When brought together these elements create a blend of high-speed platforming and puzzling that is almost without match. Stringing together a seamless combination of moves to navigate a fiendish section of the level is hugely rewarding and feels intuitive and smooth. But this style of gameplay can also lead to some frustrating moments: levels can often become a case of having to progress a few feet, memorizing the layout, before dying and starting it all over again. These moments break the pace of the game, but a saving grace comes in the form of the option to skip to the next checkpoint should you die too much, though it will ruin your end-of-level score. Above all of that, though, is those simple moments where you utterly fail to get through a section again and again, and it’s not the games fault, it’s yours. Can I class this as a flaw? Can I class screaming irate nonsense at the screen because a section is tough? Yes. Yes I can. But there is some reasoning behind this complaint: if you drew the games difficulty level as a graph on a piece of paper, it would look like something drawn by a drunk spider who’s whacked out on drugs. This makes those moments where your own skill was the problem even worse as the section before was so goddamn easy! And now you’re getting your ass kicked. Arggh!
You can prepare yourself for even more frustration if you happen to be competitive with your friends as the gameplay lends itself perfectly to replaying the level to try to beat your friends times and scores. At this point the game becomes more like Trials HD as you attempt to figure out where that sneaky little sod managed to shave off a couple of seconds from his/her time.
Arguably, more than anything else, it’s the humour that makes this game great. Much of that comes down to the hyper-active Ms. Splosion herself: simply moving her left or right results in her skipping/dancing/weirdly running and babbling away to herself. She gibbers away using wierd clichés and daft sentences about going shopping, putting a ring on her finger, increasing her bust (errrrrr…..) or just chatting on the phone to a friend. She’s borderline annoying, but never crosses the line, instead she’s all girl power in the most girly way possible, but then she blows stuff up. Brilliant! The cutscenes demonstrate an innate knack from the developers for comedy genius and timing. The cutscenes are always short and to the point, and that’s how it should be: scientists get blown up, make daft errors or just get plain terrified, and some of the unlockable security footage is just plain hilarious.
The game also looks beautiful: it’s bright, cartoony and graceful in its animations. Watching Ms. Splosion skip and run across the screen is art by itself, and the wonderfully created environments keep things feeling nice and fresh. Special mention should also be given to the chase scene that takes place early in the game: it’s done very well and sets up the mood nicely for the rest of the game.
Theres also a big chunk of content for your money, as well.
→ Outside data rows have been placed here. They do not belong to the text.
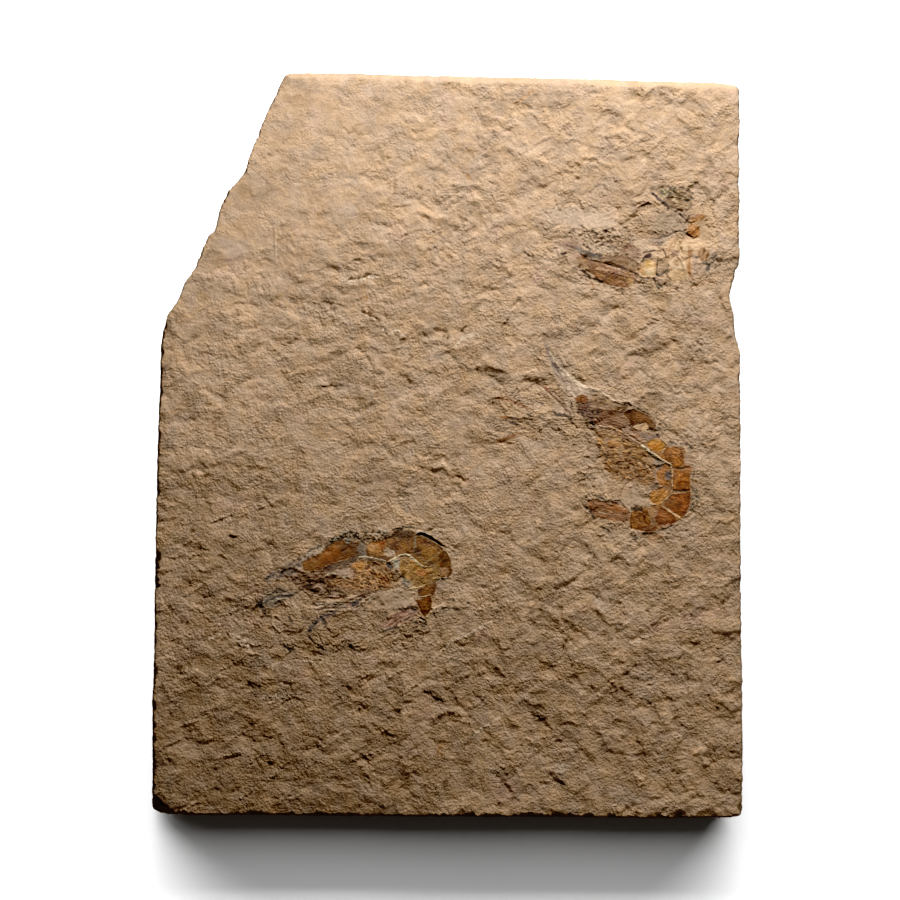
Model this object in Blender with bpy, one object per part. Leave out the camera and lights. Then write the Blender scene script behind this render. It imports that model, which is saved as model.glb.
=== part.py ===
"""Fossil shrimp plate: a split slab of fine-grained limestone with three
amber-brown fossil shrimps lying in its upper face.

Metres, +Z up. The slab lies flat, split face up. The origin is at the middle
of its footprint, on the surface it rests on. +Y runs along the longest side,
towards the edge where the slab's upper left corner is broken away.

The slab is one stone. Each shrimp is the thin flakes that its shell broke
into, and each flake lies in a shallow pocket of the stone's face.
"""

import math

import bpy
import numpy as np
from mathutils.geometry import delaunay_2d_cdt

# ------------------------------------------------------------ dimensions (m)
UNIT = 0.00025            # size of one step of the drawing grid used below
CENTRE = (447.25, 445.5)  # drawing grid point above the origin
THICK = 0.0140            # underside to split face
RELIEF = 0.00012          # swell of the split face
TOP_STEP = 0.0068         # spacing of the face's points
EDGE_STEP = 0.0052        # longest side of the outline's segments
POCKET = 0.0009           # depth of the pockets under the flakes
SINK = 0.0006             # depth of the flakes' undersides below the face
GAP = 0.0003              # clearance round each flake
CROWN = 0.00032           # how far a flake's middle stands over its rim
FLAKE_STEP = 0.0021       # spacing of a flake's inner points


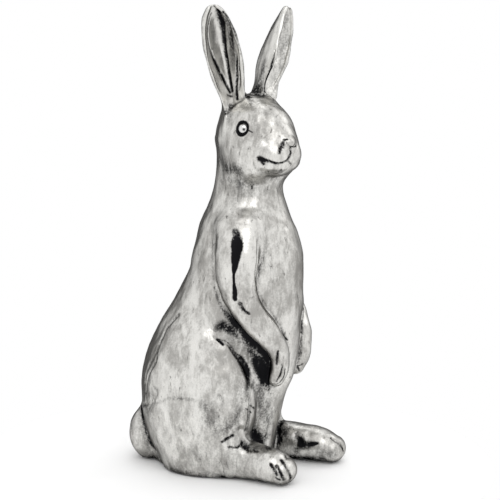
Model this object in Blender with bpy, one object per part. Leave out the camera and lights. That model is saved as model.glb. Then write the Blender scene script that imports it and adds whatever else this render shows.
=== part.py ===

The singleplayer alone should last you around 6-8 hours, but then you’ve got an entire new co-op campaign that lasts almost as long with a completely different ending and it can be played both locally and online. Throw in in-game unlockable stuff and you’ve got a pretty hefty Arcade game on offer.
Ms. Splosion feels like the perfect sequel: the core gameplay that made the first game so damn fun is still here, but now it’s improved, expanded and refined. The platforming is fast, fun and frantic. The humour is brilliant. And it all looks really good, too! What more do you want?
– Occasionally imprecise platforming.
– Can be frustrating.
– Some people will find Ms. Splosion annoying.
It’s all bright, it’s all well animated, and it all just looks so damn fine!
The random chattering of Ms. Splosion is well done, the music is catchy and the sound effects are great.
A pink, exploding, hyper-active chick goes on a rampage.
A simple concept of exploding three times in the air is combined with fantastic level design to create some truly brilliant platforming. And often frustrating platforming. Grrrrrr.
There’s a good amount of content packed in here, and for 800 Microsoft Points it’s a bargain.
Summary: Utterly bonkers and great to play. Who knew turning a character pink and giving them a bow could result in so much awesomeness?